John Manning of Marcus & Millichap Capital Corporation, who moderated the Financing With Debt panel, was joined by Gary Bechtel of Red Oak Capital Holdings; Felix M. Gutnikov, Thorofare Capital; T.R. Hazelrigg IV, Avatar Financial Group; George Mitsanas, Gantry; and Brad Ross of Parkview Financial. This lively panel focused on debt and refinancing with observation about rescue capital and extensions.
The first question from Manning on how the gameplan is changing to rescue capital to difficult extensions, went to Mitsanas of Gantry. “The refinance of getting a lower rate–that game is over.” For Gutnikov of Thorofare, said he’s seeing borrowers having trouble with cash neutral refinances on value add multifamily acquisitions because of the significant increase in cap rates, coupled with the inability to find a buyer of the property who will pay more than what they paid in 2021 and 2022. Hazelrigg believes borrowers are waiting far too long to reach out, which is why Avatar has been proactive.
Ross of Parkview Financial, said, “We have a long list of borrowers who are going to pay us off tomorrow,” he said jokingly. “But we know the math doesn’t work.
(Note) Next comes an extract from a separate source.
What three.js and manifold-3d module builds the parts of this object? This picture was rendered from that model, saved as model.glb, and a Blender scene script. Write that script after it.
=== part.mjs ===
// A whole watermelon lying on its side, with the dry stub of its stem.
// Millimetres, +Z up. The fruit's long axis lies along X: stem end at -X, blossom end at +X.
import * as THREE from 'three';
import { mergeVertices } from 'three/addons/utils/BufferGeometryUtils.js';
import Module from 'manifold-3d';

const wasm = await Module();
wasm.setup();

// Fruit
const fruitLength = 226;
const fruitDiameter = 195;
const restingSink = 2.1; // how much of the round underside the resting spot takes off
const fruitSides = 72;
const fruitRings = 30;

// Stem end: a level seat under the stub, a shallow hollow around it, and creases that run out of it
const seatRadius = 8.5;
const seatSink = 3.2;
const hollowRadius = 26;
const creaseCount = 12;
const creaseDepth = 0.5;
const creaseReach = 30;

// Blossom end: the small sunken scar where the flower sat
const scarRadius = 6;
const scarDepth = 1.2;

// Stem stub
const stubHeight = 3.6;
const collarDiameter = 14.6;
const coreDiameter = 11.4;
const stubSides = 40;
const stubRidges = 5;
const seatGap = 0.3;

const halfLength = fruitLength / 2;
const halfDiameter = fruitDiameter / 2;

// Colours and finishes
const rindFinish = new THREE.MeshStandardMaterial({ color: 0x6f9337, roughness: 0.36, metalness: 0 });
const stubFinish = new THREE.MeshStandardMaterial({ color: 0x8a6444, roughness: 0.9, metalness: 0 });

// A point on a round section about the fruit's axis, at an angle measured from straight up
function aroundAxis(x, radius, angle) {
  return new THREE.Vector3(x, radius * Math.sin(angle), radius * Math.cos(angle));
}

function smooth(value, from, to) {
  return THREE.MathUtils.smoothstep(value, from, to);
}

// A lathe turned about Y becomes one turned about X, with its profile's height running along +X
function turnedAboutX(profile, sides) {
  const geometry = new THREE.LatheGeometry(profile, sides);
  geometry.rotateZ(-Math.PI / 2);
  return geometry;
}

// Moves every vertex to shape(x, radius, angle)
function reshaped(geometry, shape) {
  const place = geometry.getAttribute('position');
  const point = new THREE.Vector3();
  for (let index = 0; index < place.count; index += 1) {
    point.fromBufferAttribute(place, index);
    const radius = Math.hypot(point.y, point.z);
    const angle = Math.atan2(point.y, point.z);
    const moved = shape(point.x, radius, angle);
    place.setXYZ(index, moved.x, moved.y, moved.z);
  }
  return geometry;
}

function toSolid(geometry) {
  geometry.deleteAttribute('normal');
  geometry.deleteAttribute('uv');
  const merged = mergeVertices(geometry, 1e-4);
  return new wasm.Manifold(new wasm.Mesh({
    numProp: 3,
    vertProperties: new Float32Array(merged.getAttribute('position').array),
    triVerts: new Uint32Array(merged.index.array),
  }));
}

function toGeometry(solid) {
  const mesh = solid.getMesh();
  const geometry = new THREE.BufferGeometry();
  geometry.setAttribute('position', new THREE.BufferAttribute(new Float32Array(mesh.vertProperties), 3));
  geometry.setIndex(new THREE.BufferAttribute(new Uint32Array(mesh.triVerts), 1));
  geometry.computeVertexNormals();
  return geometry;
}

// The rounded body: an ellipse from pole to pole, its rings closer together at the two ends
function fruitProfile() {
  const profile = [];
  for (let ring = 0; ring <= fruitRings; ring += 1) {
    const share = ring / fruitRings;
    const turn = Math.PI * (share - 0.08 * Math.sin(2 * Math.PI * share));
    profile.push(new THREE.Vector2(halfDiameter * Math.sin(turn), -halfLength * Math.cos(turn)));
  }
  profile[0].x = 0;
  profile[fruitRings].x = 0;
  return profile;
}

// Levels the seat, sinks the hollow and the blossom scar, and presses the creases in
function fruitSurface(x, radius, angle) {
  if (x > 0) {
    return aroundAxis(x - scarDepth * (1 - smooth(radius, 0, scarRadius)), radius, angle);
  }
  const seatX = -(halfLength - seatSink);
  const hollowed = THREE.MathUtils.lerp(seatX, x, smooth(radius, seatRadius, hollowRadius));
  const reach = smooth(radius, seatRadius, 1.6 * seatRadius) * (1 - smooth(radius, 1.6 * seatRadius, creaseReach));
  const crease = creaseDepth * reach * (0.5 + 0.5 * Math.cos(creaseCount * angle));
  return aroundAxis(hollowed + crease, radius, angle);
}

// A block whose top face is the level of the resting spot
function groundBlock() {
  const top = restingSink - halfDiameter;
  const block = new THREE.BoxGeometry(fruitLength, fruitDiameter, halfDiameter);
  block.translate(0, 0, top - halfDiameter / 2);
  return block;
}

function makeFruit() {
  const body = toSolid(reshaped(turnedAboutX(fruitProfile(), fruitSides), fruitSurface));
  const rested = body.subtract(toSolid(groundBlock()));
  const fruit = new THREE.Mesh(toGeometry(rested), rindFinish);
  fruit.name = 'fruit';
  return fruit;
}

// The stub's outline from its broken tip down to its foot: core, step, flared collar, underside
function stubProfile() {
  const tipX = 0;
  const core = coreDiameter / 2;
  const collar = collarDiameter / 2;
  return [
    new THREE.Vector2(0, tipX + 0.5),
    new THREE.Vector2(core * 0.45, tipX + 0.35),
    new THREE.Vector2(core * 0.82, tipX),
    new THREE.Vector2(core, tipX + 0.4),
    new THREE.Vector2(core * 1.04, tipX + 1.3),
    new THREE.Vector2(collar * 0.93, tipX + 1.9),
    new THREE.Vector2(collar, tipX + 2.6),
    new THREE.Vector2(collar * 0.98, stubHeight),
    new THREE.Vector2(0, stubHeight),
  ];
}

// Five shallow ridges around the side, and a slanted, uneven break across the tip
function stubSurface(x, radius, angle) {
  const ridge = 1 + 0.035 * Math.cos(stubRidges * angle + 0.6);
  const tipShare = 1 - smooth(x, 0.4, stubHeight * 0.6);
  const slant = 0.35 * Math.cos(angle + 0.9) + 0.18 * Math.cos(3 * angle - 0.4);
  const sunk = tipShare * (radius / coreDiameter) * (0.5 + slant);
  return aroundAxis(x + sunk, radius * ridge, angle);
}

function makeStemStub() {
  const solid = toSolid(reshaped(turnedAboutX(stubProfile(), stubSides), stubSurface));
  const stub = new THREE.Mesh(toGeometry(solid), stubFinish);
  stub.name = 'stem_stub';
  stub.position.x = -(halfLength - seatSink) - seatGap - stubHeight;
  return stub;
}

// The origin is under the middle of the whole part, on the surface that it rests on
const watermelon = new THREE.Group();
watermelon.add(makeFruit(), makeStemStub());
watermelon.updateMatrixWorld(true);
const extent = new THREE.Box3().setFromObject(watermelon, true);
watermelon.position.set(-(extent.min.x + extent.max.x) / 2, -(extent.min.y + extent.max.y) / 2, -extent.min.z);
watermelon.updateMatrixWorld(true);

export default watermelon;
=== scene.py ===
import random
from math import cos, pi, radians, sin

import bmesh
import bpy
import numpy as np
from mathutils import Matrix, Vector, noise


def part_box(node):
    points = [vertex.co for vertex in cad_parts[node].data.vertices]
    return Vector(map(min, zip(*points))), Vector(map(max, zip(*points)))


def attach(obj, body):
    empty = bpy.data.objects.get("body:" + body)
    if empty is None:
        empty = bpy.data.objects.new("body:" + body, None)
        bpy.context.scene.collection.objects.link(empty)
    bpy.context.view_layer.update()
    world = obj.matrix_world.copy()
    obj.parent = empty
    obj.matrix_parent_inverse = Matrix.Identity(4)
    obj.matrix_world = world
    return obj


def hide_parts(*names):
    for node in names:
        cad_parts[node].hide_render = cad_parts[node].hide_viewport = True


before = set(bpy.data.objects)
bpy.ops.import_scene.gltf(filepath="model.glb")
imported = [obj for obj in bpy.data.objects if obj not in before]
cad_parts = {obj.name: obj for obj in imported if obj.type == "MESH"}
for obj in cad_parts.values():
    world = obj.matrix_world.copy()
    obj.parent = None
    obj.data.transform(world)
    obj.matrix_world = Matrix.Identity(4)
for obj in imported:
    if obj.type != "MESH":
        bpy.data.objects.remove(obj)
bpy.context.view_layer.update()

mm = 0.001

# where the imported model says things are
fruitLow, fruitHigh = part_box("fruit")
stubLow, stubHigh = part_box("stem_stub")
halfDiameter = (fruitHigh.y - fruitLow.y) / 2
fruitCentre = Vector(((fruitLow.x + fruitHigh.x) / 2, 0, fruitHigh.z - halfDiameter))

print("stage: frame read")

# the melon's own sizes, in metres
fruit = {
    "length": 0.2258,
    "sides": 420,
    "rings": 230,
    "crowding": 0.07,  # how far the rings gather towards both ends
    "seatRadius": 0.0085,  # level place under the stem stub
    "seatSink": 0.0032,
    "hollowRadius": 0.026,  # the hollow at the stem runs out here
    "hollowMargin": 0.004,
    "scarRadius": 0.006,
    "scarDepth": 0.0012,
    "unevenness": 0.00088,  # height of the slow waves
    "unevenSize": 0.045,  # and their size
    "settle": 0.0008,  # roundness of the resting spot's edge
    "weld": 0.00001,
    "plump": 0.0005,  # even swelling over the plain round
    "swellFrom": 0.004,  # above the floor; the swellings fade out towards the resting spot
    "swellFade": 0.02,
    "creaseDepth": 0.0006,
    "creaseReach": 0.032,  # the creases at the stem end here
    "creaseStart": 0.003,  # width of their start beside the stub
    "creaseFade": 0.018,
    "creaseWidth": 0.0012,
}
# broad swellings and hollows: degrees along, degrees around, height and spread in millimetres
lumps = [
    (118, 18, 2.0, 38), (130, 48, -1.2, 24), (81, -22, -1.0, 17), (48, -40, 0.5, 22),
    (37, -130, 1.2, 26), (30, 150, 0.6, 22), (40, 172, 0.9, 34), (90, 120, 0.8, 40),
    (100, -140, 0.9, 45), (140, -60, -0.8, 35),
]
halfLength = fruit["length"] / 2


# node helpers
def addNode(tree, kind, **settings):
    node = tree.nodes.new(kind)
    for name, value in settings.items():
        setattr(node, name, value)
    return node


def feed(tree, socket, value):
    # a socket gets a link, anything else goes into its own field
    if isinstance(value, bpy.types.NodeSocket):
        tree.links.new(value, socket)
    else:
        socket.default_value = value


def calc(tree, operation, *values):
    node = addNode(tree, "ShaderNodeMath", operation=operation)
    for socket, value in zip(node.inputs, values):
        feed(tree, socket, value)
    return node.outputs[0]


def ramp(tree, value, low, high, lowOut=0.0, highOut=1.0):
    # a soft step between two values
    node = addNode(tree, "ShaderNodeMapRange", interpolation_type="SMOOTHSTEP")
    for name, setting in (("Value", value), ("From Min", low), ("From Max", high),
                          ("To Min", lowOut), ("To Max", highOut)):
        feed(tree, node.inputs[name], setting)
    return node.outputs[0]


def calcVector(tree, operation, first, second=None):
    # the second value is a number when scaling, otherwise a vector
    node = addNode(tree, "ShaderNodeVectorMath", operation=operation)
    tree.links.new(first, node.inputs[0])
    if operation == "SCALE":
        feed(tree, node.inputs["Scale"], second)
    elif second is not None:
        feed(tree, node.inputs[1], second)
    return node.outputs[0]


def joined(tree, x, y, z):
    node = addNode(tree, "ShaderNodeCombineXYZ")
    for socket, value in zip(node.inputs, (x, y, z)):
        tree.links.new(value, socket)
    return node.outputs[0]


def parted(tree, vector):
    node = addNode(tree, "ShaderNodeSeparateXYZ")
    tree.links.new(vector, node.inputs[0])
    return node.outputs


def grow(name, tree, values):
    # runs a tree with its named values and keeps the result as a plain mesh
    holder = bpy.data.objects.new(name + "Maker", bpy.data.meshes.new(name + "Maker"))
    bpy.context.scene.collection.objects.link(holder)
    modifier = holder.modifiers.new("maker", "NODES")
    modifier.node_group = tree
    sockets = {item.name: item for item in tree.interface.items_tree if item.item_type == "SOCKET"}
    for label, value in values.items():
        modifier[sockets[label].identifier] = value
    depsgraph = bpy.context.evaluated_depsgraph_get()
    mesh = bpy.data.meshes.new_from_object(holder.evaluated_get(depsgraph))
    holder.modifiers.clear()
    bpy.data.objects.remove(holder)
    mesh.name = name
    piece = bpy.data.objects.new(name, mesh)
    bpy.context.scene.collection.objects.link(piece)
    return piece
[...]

Anyone who kicked the can down the road, they went to a debt fund. They didn’t go to a bank, they didn’t sign recourse, they’re walking a tightrope. They’ll figure it out eventually, but it’s not going to be pretty.”
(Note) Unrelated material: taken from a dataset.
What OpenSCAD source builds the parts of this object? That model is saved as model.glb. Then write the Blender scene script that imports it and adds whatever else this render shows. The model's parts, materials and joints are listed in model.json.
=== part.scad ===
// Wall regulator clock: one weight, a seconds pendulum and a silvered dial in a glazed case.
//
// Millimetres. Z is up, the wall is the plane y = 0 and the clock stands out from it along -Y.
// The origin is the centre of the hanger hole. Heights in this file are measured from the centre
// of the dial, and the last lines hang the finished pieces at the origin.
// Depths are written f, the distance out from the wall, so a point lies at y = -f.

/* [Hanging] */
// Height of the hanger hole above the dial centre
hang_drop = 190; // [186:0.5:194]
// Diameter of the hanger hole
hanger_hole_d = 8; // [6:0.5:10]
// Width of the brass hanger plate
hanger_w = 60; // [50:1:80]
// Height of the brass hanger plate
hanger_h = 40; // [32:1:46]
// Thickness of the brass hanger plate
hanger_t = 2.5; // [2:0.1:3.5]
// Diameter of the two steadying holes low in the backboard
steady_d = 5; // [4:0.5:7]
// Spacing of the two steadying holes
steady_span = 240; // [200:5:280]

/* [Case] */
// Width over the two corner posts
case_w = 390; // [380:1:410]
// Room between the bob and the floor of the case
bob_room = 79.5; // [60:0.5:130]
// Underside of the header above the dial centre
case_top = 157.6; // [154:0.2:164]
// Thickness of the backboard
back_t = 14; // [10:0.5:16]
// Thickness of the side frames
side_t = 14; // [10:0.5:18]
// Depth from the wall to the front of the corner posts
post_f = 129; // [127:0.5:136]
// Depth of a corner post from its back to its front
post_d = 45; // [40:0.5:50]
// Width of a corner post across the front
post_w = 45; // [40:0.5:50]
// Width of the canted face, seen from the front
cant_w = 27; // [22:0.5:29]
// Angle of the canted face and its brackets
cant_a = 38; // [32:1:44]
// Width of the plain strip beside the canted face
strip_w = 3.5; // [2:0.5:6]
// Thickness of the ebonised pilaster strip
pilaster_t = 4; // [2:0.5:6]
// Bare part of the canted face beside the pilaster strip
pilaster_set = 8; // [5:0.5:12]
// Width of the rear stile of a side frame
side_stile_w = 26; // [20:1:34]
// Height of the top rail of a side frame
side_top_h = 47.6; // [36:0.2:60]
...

Overall, while all agree this will be an ongoing issue, it was also clear the that most of the borrowers are still committed to the projects.
On the economic front, Green wanted to start with the good news. “I think the American economy, since the great financial crisis, has done magnificently.” However, he’s worried about the banking sector. “Fundamentally they’re being shut down for the same reason. And it’s not commercial real estate. It is balance sheet mismatch.”
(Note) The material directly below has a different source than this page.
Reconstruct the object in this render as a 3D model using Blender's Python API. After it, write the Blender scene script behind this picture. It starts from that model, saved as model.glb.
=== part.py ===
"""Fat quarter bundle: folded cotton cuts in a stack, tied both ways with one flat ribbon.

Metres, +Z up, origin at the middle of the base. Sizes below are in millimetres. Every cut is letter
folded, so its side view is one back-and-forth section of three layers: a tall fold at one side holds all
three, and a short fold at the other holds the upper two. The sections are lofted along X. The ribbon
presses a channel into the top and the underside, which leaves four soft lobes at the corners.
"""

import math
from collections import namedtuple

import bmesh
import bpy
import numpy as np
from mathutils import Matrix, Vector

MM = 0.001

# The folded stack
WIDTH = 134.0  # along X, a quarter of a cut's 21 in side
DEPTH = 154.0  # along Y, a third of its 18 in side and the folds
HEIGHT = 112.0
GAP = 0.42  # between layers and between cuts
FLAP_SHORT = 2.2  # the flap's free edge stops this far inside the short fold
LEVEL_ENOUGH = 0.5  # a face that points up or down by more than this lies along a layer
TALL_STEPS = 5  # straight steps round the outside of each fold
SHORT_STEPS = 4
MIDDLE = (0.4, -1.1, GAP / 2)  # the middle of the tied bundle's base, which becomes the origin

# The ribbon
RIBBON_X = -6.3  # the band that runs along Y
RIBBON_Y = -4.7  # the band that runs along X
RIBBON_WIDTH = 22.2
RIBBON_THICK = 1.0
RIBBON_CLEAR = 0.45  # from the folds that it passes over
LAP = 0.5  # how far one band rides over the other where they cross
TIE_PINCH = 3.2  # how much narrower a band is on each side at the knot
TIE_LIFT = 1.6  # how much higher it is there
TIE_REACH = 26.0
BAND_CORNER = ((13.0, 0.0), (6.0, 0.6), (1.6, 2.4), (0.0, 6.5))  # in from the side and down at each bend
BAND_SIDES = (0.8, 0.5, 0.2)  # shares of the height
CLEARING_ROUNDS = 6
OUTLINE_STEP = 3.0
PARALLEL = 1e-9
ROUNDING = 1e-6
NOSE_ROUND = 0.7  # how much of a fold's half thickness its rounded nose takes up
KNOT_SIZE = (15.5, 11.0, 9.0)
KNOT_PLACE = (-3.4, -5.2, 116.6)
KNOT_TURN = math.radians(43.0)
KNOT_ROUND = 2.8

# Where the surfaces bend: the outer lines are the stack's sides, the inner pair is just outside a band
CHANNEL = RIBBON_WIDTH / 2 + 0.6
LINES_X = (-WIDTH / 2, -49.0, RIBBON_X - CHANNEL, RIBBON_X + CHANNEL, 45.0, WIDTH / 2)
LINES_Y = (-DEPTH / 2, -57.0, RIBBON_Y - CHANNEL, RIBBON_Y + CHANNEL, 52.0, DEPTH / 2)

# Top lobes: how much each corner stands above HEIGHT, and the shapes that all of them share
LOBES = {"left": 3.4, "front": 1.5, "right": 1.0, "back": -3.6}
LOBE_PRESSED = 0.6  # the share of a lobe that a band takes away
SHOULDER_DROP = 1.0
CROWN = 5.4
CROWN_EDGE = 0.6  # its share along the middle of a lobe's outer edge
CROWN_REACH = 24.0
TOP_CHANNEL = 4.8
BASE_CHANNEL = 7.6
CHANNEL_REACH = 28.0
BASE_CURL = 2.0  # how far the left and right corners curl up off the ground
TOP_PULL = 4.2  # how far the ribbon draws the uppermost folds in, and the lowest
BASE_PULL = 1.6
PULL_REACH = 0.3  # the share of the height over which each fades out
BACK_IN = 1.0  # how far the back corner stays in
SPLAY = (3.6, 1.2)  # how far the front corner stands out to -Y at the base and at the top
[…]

“The buyers are still going to be hesitant for a bit,” said Costello. “The notion by the first panel is that there might be lower interest rates. But even at that level, you still have a challenge. You still have a challenge in capital markets.”
Green summed it up with a comment reminiscent of keynote interviewee Ethan Penner: “This is a new world you’re going to have to adapt to. Not everybody is going to be thinking about that. And there’s ways to make money when markets turn around. And so just focus on the fact that there’s some new things you can deal with, new ways to make money by focusing on the fundamentals. There is opportunity there.”